During the opening address, ISC2 CEO Clar Rosso, highlighted the “tsunami” of laws, regulations and policies that have been passed by governments so far this year. These are global and include the EU’s Cyber Resilience Act and new US Securities and Exchange Commission (SEC) incident reporting requirements.

New cyber regulations focus on a range of areas, including workforce development, incident and vulnerability reporting, and securing AI.

A focus of these initiatives is to shift the burden of cybersecurity from customers to developers, which include organizations profiting from digital technologies, said Rosso.

While such regulations place additional responsibilities on security teams, they also offer a huge opportunity for CISOs to boost their influence at the boardroom level. Rosso believes the recognition of the importance of cybersecurity at government level is an opportunity for the industry.

Business Leaders Under the Spotlight

This message was emphasized by Dr Stephen Kraemer, Enterprise Technologist, CxO CISO at AWS, in a session discussing the impact of the recent incident reporting rules introduced by the SEC.

The rules place new obligations on publicly listed companies to provide details into the material impacts of cyber incidents to investors, as well as their processes for managing cyber risk. Crucially, these rules put business leaders under the spotlight, with organizations obligated to describe the board of directors’ oversight of risks from cybersecurity threats and their role and expertise in assessing and managing material risks.

“Think big, be creative and go after this stuff.”Dr Stephen Kraemer, AWS

This aspect offers an opportunity for security leaders to step up and “be a partner for the board” because those board members will be looking to the company CISO to help them meet these responsibilities, argued Kraemer.

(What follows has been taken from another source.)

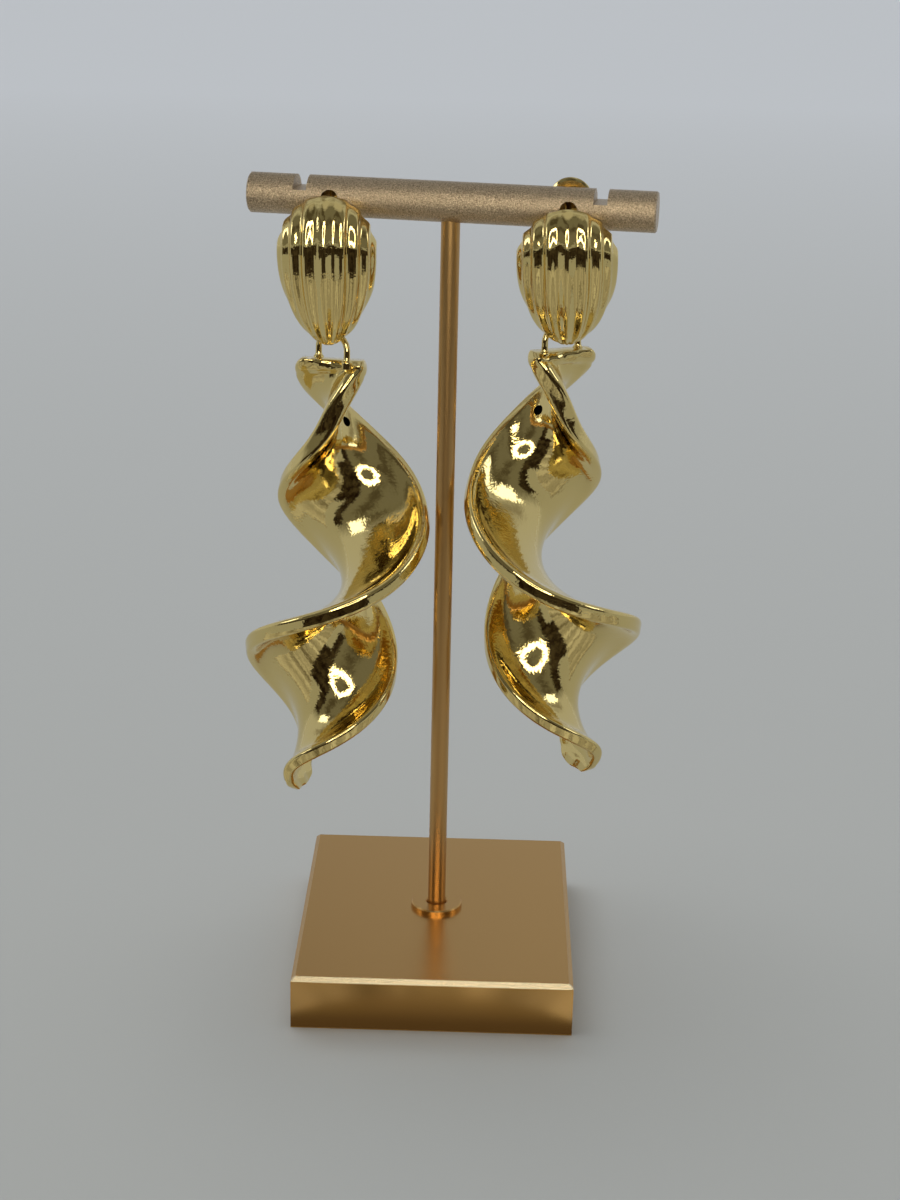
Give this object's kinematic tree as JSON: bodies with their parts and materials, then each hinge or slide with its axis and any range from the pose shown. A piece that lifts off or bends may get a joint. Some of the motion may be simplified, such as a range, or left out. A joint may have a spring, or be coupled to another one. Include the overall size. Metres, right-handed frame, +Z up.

He set out three opportunities CISOs should be leveraging in respect of the regulations:

1. Elevate the CISO Role

Kraemer urged CISOs to “think big and think bold” in respect of pushing their importance to the board. “You might be surprised at what might happen if you stick your neck out there,” he commented.

In the next few years, it is expected many businesses will look to have a cyber expert at the boardroom, and “this could be you.”

A particularly important component of communicating their importance is learning to speak the language of the board. This can be obtained by training courses, which are provided by bodies like the Digital Directors Network, and finding a mentor or coach who can help you develop those skills.

2. Advocate Security Transformation

The new SEC requirements is the right time for CISOs to push for a genuine security culture at the organization, where security is everyone’s responsibility. They should also strongly advocate for approaches like zero trust and enhanced cloud security architecture, added Kraemer.

3. Build Relationships with the Rest of the Organization

In addition to the board, Kraemer said security leaders must develop closer relationships with other internal departments. He noted that the new SEC rules require the establishment of incident materiality, such as the financial and reputational impacts. Calculating such impacts requires expertise beyond security teams, such as legal and finance. Such relationships can be harnessed further to develop a stronger security culture across the organization.

Concluding, Kraemer advised CISOs to “think big, be creative and go after this stuff.”